Boys Get Hard and Boys Get Hurt

I’ve got a rare Sunday post up at Good Men Project this week: Yes, Rape Victims Get Erections, Too. I look at the myths we have about boys who are sexually abused by older women. Excerpt:

The myth that men are invulnerable to sexual victimization at the hands of women is a powerful one. It sits alongside several other myths. For one, we have a hard time believing that grown women could be attracted to adolescent boys (while we accept as normal the idea that grown men are sexually fixated on teen girls.) Second, we have a hard time acknowledging that guys are every bit as emotionally vulnerable as their sisters, just as easily traumatized by a predatory adult. Young men may indeed be horny (as are more young women than we sometimes admit), but a strong libido doesn’t functional as psychological armor.

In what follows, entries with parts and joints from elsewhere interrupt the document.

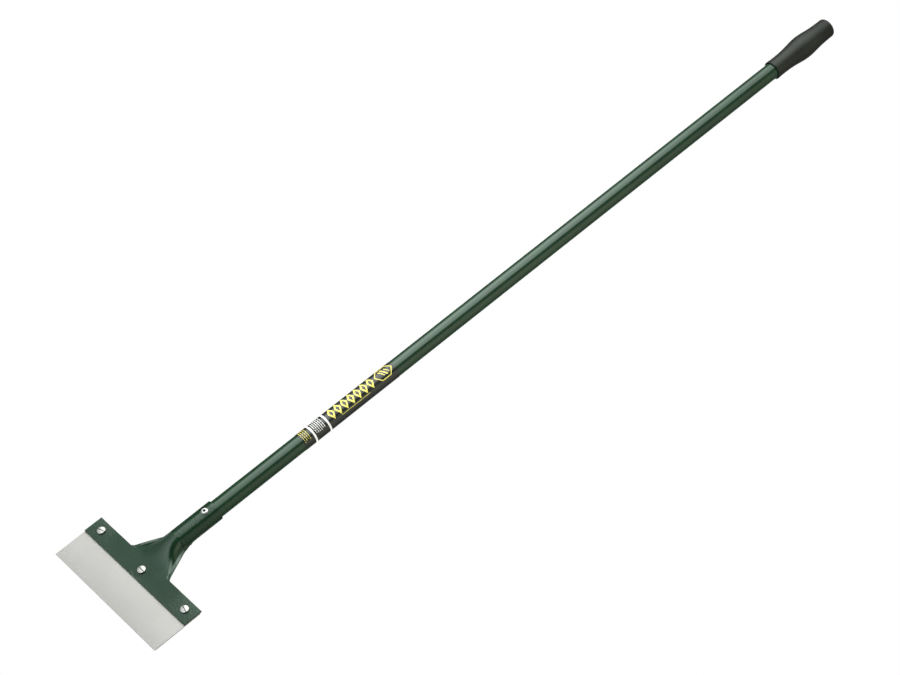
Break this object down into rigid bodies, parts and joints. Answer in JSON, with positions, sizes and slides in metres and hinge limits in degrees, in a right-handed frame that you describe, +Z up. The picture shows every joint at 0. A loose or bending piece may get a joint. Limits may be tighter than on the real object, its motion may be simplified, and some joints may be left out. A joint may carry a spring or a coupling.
{
  "type": "long-handled blade scraper",
  "caption": "Long-handled hand scraper: wide flat steel blade screwed behind a pressed green steel head, socketed and riveted to a straight tubular shaft with a swelled rubber end grip.",
  "frame": {"origin": "on the shaft's axis at the level of the blade's working edge, the bottom centre of the bounding box", "axes": "+Z up the shaft towards the grip; X across the blade's width; the head's front face looks along -Y, with the blade, nuts and washers on its +Y side"},
  "size_m": [0.254, 0.042, 1.5935],
  "materials": {
    "green_paint": "gloss dark green stoved enamel with slight orange peel",
    "blade_steel": "satin ground spring steel, light warm grey",
    "grip_rubber": "matt charcoal moulded rubber with a fine texture at the closed end",
    "label_film": null,
    "bright_zinc": "bright zinc plate",
    "rivet_aluminium": "bright drawn aluminium",
    "mandrel_steel": "dark broken steel"
  },
  "bodies": {
    "root": {"head": "green_paint", "blade": "blade_steel", "shaft_tube": "green_paint", "grip": "grip_rubber", "label_film": "label_film", "rivet_shell": "rivet_aluminium", "rivet_mandrel": "mandrel_steel", "screw_left": "bright_zinc", "screw_middle": "bright_zinc", "screw_right": "bright_zinc", "flat_washer_left": "bright_zinc", "flat_washer_middle": "bright_zinc", "flat_washer_right": "bright_zinc"},
    "washer_left": {"spring_washer_left": "bright_zinc"},
    "nut_left": {"nut_left": "bright_zinc"},
    "washer_middle": {"spring_washer_middle": "bright_zinc"},
    "nut_middle": {"nut_middle": "bright_zinc"},
    "washer_right": {"spring_washer_right": "bright_zinc"},
    "nut_right": {"nut_right": "bright_zinc"}
  },
  "joints": [
    {"name": "nut_left_travel", "type": "slide", "parent": "root", "child": "washer_left", "axis": [0, 1, 0], "range_m": [0, 0.0075]},
    {"name": "nut_left_turn", "type": "hinge", "parent": "washer_left", "child": "nut_left", "pos_m": [-0.106, 0.0135, 0.0736], "axis": [0, 1, 0], "range_deg": [0, 2700]},
    {"name": "nut_middle_travel", "type": "slide", "parent": "root", "child": "washer_middle", "axis": [0, 1, 0], "range_m": [0, 0.0075]},
    {"name": "nut_middle_turn", "type": "hinge", "parent": "washer_middle", "child": "nut_middle", "pos_m": [0, 0.0135, 0.0724], "axis": [0, 1, 0], "range_deg": [0, 2700]},
    {"name": "nut_right_travel", "type": "slide", "parent": "root", "child": "washer_right", "axis": [0, 1, 0], "range_m": [0, 0.0075]},
    {"name": "nut_right_turn", "type": "hinge", "parent": "washer_right", "child": "nut_right", "pos_m": [0.106, 0.0135, 0.0736], "axis": [0, 1, 0], "range_deg": [0, 2700]}
  ],
  "couplings": [
    {"joint": "nut_left_turn", "follows": "nut_left_travel", "rad_per_m": 6283.2},
    {"joint": "nut_middle_turn", "follows": "nut_middle_travel", "rad_per_m": 6283.2},
    {"joint": "nut_right_turn", "follows": "nut_right_travel", "rad_per_m": 6283.2}
  ]
}
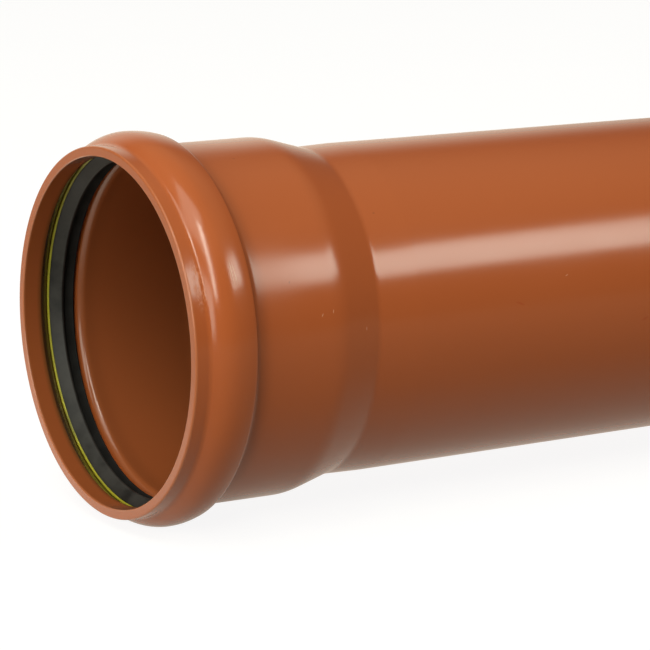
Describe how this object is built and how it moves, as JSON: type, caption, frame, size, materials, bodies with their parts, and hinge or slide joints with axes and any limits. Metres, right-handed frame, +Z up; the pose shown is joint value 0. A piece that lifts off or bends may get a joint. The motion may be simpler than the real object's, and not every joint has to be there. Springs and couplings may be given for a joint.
{
  "type": "pvc drain pipe",
  "caption": "Orange-brown solid-wall drain pipe with a belled push-fit socket at one end, a lip seal held in the socket's groove by a retaining ring, and a chamfered plain end.",
  "frame": {"origin": "On the pipe's axis, half way between the socket's mouth and the plain end: the centre of the bounding box.", "axes": "+X along the pipe's axis, from the socket's mouth to the plain end. +Z up. The pipe lies on its socket's crown on a floor at z = -0.1164."},
  "size_m": [1.0986, 0.2327, 0.2328],
  "materials": {
    "pvc": "extruded orange-brown PVC, satin gloss, with light handling scuffs",
    "rubber": "moulded dark grey rubber, matte",
    "ring_plastic": "moulded yellow-green plastic, satin"
  },
  "bodies": {
    "root": {"pipe": "pvc", "seal_ring": "rubber", "retaining_ring": "ring_plastic"}
  },
  "joints": []
}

But perhaps the most enduring myth brought up by cases like this is the idea that pleasure is incompatible with victimization. Real victims only feel pain, never arousal – or so far too many people still believe. An erection, or better still, ejaculation, functions as proof that a boy wasn’t really harmed. Most predators who molest children and underage teens know this; many sexual abusers go to great lengths to try to arouse their victims. The child’s pleasure functions as a kind of absolution in the mind of the abuser; “I can’t be that bad if I made them feel good!”

But of course, an orgasm isn’t evidence of consent. As decades of research have shown us, a surprising number of male and female victims of sexual abuse do report having experienced some physical pleasure while they were being molested. That memory of arousal can lead to greater feelings of guilt, as it seems proof in a child’s mind that he (or she) was somehow complicit in what happened. “Part of me enjoyed it, so I must have wanted it,” the thinking goes. Some therapists who work with survivors of abuse say that these cases are often the most difficult to treat.

One thought on “Boys Get Hard and Boys Get Hurt

  1. Having treated both boys and girls and women (few men) who were survivors of sexual abuse and rape, I can tell you the “arousal/orgasm” factor is absolutely the most difficult piece to address and work through. Sadly, even some of my colleagues will get sidetracked by that factor and, depending on the age of the survivor, wonder if there was an element of consent involved.
    One aspect of my work I’ve found fascinating are the number of young women I’ve worked with who told me that it was easier to work through it with me than female therapists they’ve had.
    Whether that is due to my presence and therapy style or more a function of needing to work through with a man, I don’t know. I haven’t seen much research on success rates for female vs male therapists, but I think that may be due to male therapists being cautious going into that arena.